Investment grade credit
We remain neutral, spreads are looking expensive and valuations in the US have become richer compared to Europe.
We continue to prefer high quality credit in Europe. Spreads are attractive and this asset class offers a positive carry.
🟡 Emerging markets USD
A handful of positive, idiosyncratic stories across the most distressed borrowers has triggered a meaningful rally, which we believe could be an indication of more productive debt talks. However, we prefer to remain neutral.
High yield bonds (non-investment grade)
Spreads have tightened and have clearly decoupled from growth indicators, rallying off equity sentiment. This has left valuations expensive and so we remain neutral.
Whilst European valuations are more attractive than in the US, we prefer higher quality credit and as such remain neutral.
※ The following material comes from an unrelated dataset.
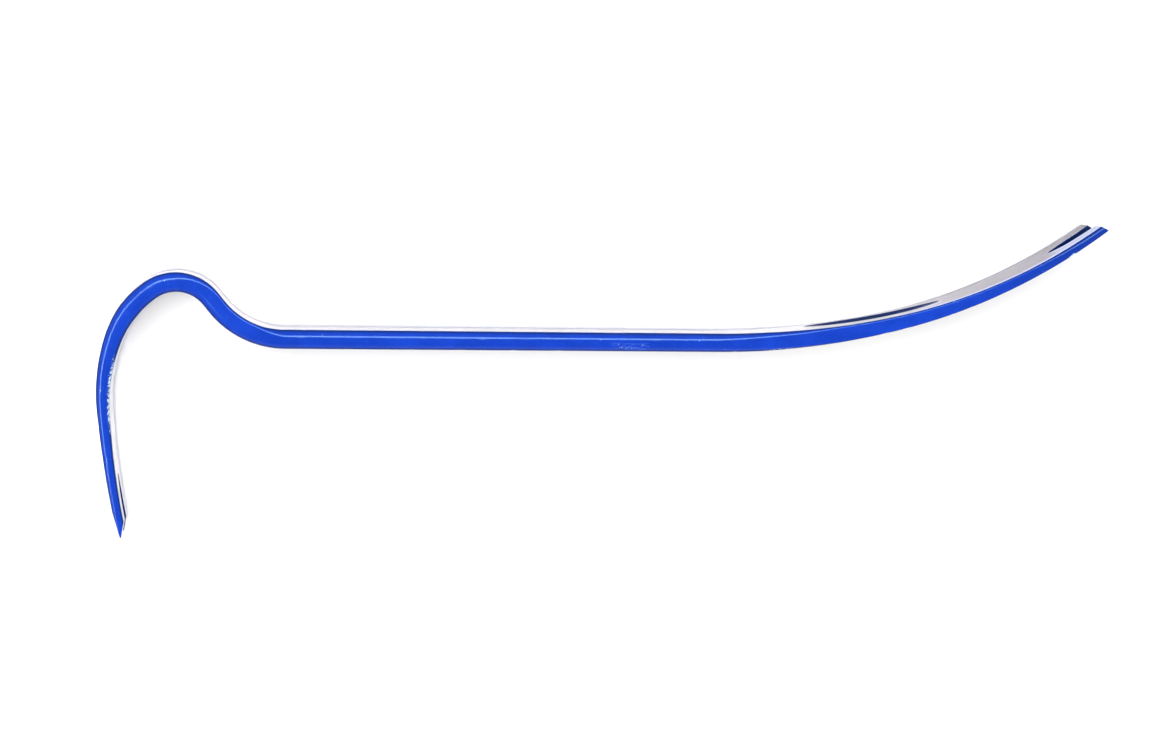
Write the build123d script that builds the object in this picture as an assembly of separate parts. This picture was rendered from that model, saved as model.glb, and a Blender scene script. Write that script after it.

We believe there will be a significant market deficit for the rest of 2023, as cuts from Saudi Arabia and Russia feed through to the market. We forecast a drawdown in global inventories that will likely push prices higher.
Whilst we expect gold to perform on any sign of weakness in the labour market, higher rates and a robust US dollar may prove a headwind for gold prices, so we remain neutral.
🟡 Industrial metals
We remain neutral due to the tentative growth dynamics and a lack of any significant policy response from China.
The combination of El Niño and an extended drought in the US have created significant risks to crop yields, which have not yet been reflected in market pricing.
🟡 US $
We remain neutral on the dollar. Its attractive carry and hedging properties are useful in a portfolio context but are balanced by expectations that US rates are close to peaking.
🟡 UK £
We remain neutral on sterling. Whilst we believe the currency should benefit from interest rate rises, we prefer to stay on the side-lines given potential volatility.
🟡 EU €
Whilst macro factors such as growth and inflation data should put downward pressure on the euro, we keep our neutral view given the potential for further rate rises.
🟡 CNH ¥
We remain neutral, due to trade cycle dynamics and as the level of carry is not particularly attractive.
🟡 JPY ¥
Whilst the yen could be viewed as a safe-haven currency, given its low level of absolute carry, we prefer to remain neutral.
🟡 Swiss franc ₣
We keep our neutral score as similar to the yen, the Swiss franc is considered a low yielding, safe haven currency.
1 Global Emerging Markets includes Central and Eastern Europe, Latin America and Asia.
Source: Schroders, July 2023. The views for equities, government bonds and commodities are based on return relative to cash in local currency. The views for corporate bonds and high yield are based on credit spreads (i.e., duration-hedged). The views for currencies are relative to the US dollar, apart from the US dollar which is relative to a trade-weighted basket.